**WHAT IS ASKED**
Pull every line containing the word "bends" from the records.

**INFORMATION GIVEN**

═══

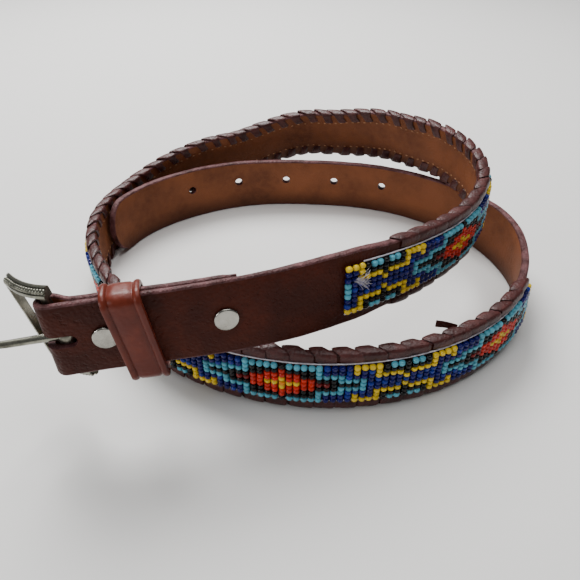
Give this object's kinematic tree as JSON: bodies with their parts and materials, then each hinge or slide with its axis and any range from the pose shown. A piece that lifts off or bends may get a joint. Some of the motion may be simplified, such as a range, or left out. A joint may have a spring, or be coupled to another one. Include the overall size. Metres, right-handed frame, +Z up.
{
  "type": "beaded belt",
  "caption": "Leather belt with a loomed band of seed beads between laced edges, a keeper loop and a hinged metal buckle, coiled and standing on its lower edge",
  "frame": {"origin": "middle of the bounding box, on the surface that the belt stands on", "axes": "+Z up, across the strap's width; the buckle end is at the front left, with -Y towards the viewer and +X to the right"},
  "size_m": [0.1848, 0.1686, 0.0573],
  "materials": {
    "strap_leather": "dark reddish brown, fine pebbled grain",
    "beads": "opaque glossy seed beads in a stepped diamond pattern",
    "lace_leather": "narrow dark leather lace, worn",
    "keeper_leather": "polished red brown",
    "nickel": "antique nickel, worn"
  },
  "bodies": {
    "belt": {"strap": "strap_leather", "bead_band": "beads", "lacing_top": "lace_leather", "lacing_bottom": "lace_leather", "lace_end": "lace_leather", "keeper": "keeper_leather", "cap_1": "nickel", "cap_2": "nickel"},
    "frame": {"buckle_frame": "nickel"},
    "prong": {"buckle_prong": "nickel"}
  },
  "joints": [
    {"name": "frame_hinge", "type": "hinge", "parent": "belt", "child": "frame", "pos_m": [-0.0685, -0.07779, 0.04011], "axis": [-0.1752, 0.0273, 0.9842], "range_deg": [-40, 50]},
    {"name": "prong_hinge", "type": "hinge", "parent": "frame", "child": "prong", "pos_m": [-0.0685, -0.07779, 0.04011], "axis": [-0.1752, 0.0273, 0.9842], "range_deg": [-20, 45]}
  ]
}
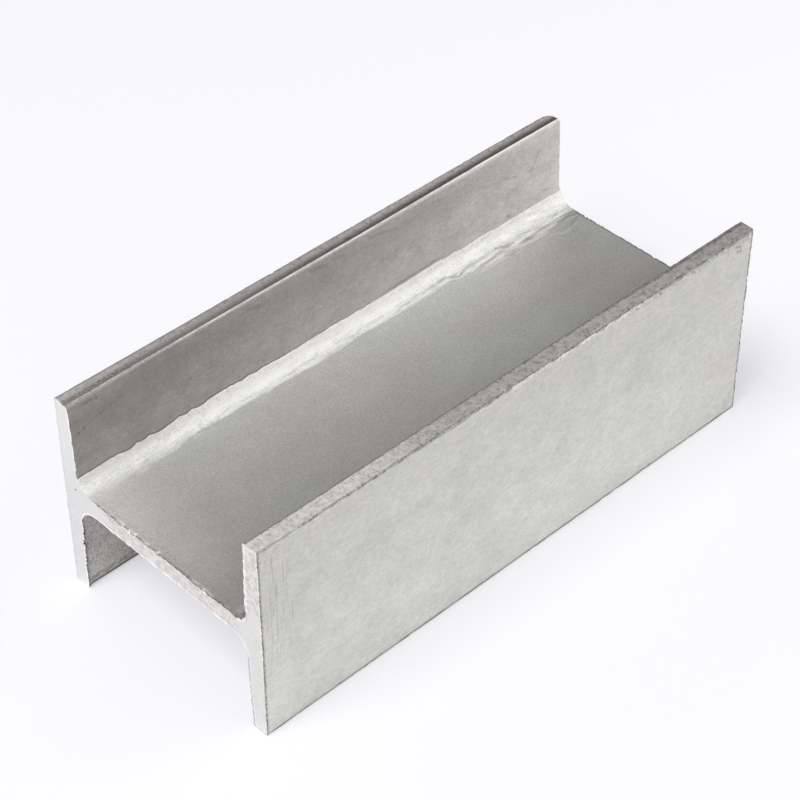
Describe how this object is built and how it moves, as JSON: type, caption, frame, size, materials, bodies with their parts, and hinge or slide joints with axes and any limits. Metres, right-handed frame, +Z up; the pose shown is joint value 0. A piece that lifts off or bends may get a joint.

═══

**COMPLETE ANSWER**
Give this object's kinematic tree as JSON: bodies with their parts and materials, then each hinge or slide with its axis and any range from the pose shown. A piece that lifts off or bends may get a joint. Some of the motion may be simplified, such as a range, or left out. A joint may have a spring, or be coupled to another one. Include the overall size. Metres, right-handed frame, +Z up.
Describe how this object is built and how it moves, as JSON: type, caption, frame, size, materials, bodies with their parts, and hinge or slide joints with axes and any limits. Metres, right-handed frame, +Z up; the pose shown is joint value 0. A piece that lifts off or bends may get a joint.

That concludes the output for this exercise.